There are many senses of distance for functions, most notably the norms
$$||Y||_p = \left(\int_{0}^1|Y(t)|^pdt\right)^{1/p}$$
for $Y: [0,1] \rightarrow \mathbb{R}$ and $1 \leq p < \infty$ induce the distance functions $d_p(Y,Z) = ||X - Z||_p$.
If we take the $p=1$ norm we get the naïve absolute value deviation that you mentioned:
$$d_1(X,5) = ||X - \underline{5} ||_1 = 2.4. $$
If we take the $p=2$ norm we get the usual standard deviation
$$d_2(X,5) = ||X-\underline{5}||_2 = 2.83.$$
Here $\underline{5}$ denotes the constant function $t \mapsto 5$.
Understanding the meaning of standard deviation is really understanding the meaning of the distance function $d_2$ and understanding why it is, in many senses, the best measure of distance between functions.
A: My intuition is that the standard deviation is: a measure of spread of the data.
You have a good point that whether it is wide, or tight depends on what our underlying assumption is for the distribution of the data.
Caveat: A measure of spread is most helpful when the distribution of your data is symmetric around the mean and has a variance relatively close to that of the Normal distribution. 
(This means that it is approximately Normal.)
In the case where data is approximately Normal, the standard deviation has a canonical interpretation:


*

*Region: Sample mean +/- 1 standard deviation, contains roughly 68% of the data 

*Region: Sample mean +/- 2 standard deviation, contains roughly 95% of the data 

*Region: Sample mean +/- 3 standard deviation, contains roughly 99% of the data


(see first graphic in Wiki)
This means that if we know the population mean is 5 and the standard deviation is 2.83 and we assume the distribution is approximately Normal, I would tell you that I am reasonably certain that if we make (a great) many observations, only 5% will be smaller than 0.4 = 5 - 2*2.3 or bigger than 9.6 = 5 + 2*2.3.
Notice what is the impact of standard deviation on our confidence interval? (the more spread, the more uncertainty)
Furthermore, in the general case where the data is not even approximately normal, but still symmetrical, you know that there exist some $\alpha$ for which:


*

*Region: Sample mean +/- $\alpha$ standard deviation, contains roughly 95% of the data


You can either learn the $\alpha$ from a sub-sample, or assume $\alpha=2$ and this gives you often a good rule of thumb for calculating in your head what future observations to expect, or which of the new observations can be considered as outliers. (keep the caveat in mind though!)

I don't see how you are supposed to interpret it. Does 2.83 mean the values are spread very wide or are they all tightly clustered around the mean...

I guess every question asking "wide or tight", should also contain: "in relation to what?". One suggestion might be to use a well-known distribution as reference.
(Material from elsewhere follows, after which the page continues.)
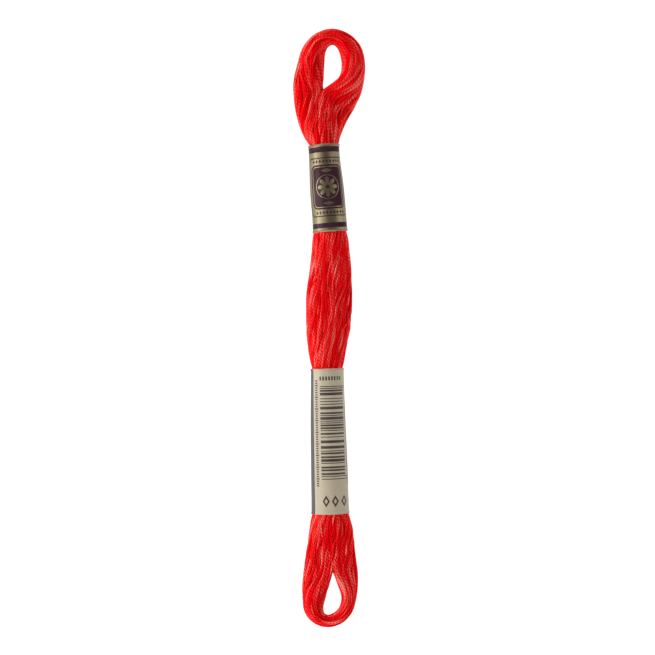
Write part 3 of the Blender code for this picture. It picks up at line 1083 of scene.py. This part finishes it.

Depending on the context it might be useful to think about: "Is it much wider, or tighter than a Normal/Poisson?".
EDIT: 
Based on a useful hint in the comments, one more aspect about standard deviation as a distance measure.
Yet another intuition of the usefulness of the standard deviation $s_N$ is that it is a distance measure between the sample data $x_1,… , x_N$ and its mean $\bar{x}$:
$s_N = \sqrt{\frac{1}{N} \sum_{i=1}^N (x_i - \overline{x})^2}$
As a comparison, the mean squared error (MSE), one of the most popular error measures in statistics, is defined as:
$\operatorname{MSE}=\frac{1}{n}\sum_{i=1}^n(\hat{Y_i} - Y_i)^2$
The questions can be raised why the above distance function? Why squared distances, and not absolute distances for example? And why are we taking the square root?
Having quadratic distance, or error, functions has the advantage that we can both differentiate and easily minimise them. As far as the square root is concerned, it adds towards interpretability as it converts the error back to the scale of our observed data.